◆ **DATA BLOCK**:

----

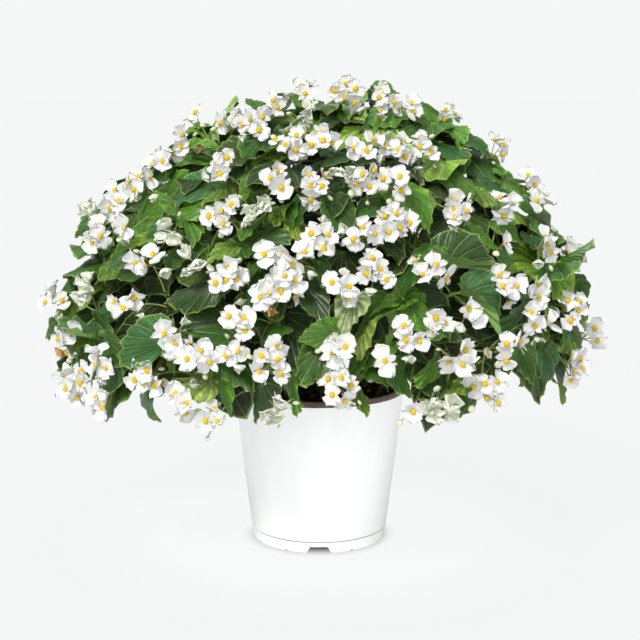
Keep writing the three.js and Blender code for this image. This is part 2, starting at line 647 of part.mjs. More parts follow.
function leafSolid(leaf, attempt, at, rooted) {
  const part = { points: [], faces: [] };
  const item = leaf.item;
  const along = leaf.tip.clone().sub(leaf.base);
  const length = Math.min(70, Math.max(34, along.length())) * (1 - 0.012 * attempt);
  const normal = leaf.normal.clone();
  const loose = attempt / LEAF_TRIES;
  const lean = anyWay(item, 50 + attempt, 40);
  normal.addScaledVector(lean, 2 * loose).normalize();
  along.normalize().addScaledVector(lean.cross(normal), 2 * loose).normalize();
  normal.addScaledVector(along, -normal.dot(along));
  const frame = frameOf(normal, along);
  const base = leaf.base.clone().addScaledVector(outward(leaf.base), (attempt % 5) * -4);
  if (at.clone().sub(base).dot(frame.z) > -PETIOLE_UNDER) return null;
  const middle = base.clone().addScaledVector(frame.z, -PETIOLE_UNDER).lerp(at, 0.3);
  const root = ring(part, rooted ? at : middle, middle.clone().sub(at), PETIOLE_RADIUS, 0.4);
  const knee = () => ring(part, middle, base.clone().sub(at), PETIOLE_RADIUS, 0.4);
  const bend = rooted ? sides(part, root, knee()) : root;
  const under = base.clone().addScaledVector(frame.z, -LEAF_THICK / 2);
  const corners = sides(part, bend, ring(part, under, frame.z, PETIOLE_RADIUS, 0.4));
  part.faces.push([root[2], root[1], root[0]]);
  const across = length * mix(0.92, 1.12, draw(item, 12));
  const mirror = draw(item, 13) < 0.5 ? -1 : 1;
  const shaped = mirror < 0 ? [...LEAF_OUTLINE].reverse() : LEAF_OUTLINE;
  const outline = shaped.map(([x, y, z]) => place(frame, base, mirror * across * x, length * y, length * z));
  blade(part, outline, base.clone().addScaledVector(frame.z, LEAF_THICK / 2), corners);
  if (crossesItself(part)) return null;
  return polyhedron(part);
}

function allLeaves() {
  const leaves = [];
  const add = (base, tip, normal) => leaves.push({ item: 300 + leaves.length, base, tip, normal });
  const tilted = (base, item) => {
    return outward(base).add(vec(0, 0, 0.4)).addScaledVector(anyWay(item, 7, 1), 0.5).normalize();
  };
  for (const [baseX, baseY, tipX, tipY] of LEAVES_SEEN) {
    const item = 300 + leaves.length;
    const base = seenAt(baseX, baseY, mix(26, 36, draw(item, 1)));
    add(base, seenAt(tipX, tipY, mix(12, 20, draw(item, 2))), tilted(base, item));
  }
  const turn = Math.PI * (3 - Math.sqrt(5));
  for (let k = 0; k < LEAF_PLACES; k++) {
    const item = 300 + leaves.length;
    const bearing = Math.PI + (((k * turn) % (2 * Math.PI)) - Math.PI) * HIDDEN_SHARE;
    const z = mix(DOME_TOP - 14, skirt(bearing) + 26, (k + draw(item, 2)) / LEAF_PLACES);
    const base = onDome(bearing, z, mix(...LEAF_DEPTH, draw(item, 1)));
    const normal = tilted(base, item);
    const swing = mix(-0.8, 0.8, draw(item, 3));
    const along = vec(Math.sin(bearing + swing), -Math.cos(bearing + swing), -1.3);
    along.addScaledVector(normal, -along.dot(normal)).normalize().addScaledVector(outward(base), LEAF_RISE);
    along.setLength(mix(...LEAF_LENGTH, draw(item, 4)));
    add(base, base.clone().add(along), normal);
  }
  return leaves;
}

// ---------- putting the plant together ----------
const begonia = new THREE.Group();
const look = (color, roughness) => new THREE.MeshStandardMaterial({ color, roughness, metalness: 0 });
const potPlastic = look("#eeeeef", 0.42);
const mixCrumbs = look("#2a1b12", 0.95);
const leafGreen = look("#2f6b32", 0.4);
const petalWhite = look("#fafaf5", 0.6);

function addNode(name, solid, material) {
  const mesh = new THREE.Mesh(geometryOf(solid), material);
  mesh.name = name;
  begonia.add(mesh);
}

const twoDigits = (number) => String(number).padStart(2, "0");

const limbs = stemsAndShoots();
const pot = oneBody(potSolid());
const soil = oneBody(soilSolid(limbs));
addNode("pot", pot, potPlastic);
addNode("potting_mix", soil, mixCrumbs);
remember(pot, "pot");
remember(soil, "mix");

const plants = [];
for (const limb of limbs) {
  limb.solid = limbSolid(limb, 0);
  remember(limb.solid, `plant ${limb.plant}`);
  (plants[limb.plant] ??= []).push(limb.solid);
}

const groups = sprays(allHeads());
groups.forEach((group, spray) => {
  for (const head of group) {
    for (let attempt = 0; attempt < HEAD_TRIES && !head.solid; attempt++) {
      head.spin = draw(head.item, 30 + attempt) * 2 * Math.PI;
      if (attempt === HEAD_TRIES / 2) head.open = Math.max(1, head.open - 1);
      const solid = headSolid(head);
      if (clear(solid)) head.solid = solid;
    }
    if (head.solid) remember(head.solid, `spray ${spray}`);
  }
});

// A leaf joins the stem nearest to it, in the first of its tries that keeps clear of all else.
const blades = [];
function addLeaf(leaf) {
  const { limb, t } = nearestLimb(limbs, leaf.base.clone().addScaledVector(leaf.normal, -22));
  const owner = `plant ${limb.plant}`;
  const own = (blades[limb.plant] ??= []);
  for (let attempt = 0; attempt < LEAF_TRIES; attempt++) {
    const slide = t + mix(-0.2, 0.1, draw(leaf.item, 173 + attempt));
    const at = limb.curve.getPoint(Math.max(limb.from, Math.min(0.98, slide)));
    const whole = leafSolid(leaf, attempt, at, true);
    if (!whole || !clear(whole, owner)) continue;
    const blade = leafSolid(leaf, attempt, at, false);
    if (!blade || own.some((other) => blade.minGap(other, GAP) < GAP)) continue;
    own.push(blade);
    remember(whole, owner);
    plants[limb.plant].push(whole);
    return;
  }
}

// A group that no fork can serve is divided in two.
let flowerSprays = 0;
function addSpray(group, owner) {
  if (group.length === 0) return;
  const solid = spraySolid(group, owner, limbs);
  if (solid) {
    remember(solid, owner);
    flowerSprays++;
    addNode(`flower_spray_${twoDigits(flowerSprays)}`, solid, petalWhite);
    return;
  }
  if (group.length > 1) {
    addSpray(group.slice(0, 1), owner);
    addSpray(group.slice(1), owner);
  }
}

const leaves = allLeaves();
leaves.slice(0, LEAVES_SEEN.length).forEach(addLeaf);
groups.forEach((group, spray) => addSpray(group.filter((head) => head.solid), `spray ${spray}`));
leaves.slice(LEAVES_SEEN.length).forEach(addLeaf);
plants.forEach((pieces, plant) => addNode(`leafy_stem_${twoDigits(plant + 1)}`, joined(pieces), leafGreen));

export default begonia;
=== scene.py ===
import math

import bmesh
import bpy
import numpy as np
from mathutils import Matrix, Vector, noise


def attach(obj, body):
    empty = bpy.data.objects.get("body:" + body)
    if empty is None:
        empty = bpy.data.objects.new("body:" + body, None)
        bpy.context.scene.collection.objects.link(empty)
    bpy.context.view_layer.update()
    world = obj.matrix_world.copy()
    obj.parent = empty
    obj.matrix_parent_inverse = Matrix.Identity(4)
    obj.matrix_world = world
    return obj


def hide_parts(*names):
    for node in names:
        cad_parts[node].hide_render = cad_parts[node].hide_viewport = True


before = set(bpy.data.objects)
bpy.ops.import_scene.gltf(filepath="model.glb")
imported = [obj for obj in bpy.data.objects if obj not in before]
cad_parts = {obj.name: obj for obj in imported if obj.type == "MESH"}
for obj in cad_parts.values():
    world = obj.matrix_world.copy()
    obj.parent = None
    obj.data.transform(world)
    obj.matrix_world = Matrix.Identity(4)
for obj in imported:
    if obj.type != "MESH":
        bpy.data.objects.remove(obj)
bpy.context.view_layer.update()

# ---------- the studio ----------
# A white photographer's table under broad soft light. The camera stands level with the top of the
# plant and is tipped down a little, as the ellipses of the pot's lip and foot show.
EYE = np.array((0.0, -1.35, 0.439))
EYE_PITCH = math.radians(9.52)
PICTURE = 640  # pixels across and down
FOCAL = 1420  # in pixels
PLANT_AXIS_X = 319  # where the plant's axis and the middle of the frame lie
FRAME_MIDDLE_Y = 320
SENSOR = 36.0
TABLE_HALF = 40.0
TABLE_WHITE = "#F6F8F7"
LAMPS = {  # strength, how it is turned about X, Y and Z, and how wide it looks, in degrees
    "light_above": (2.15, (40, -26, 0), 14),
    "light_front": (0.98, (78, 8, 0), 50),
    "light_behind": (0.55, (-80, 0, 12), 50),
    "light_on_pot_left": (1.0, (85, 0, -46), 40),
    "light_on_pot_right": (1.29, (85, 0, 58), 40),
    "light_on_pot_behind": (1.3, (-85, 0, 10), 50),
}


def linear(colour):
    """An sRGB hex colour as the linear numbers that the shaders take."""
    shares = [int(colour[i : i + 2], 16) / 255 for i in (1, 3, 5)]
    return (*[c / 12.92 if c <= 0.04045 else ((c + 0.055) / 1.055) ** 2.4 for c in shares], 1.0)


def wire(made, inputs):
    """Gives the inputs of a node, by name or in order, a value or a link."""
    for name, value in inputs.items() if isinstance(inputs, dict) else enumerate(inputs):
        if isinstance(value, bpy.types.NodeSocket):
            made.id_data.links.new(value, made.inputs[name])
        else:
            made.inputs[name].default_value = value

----

Count each line where the string "names" occurs, and write only the number.

2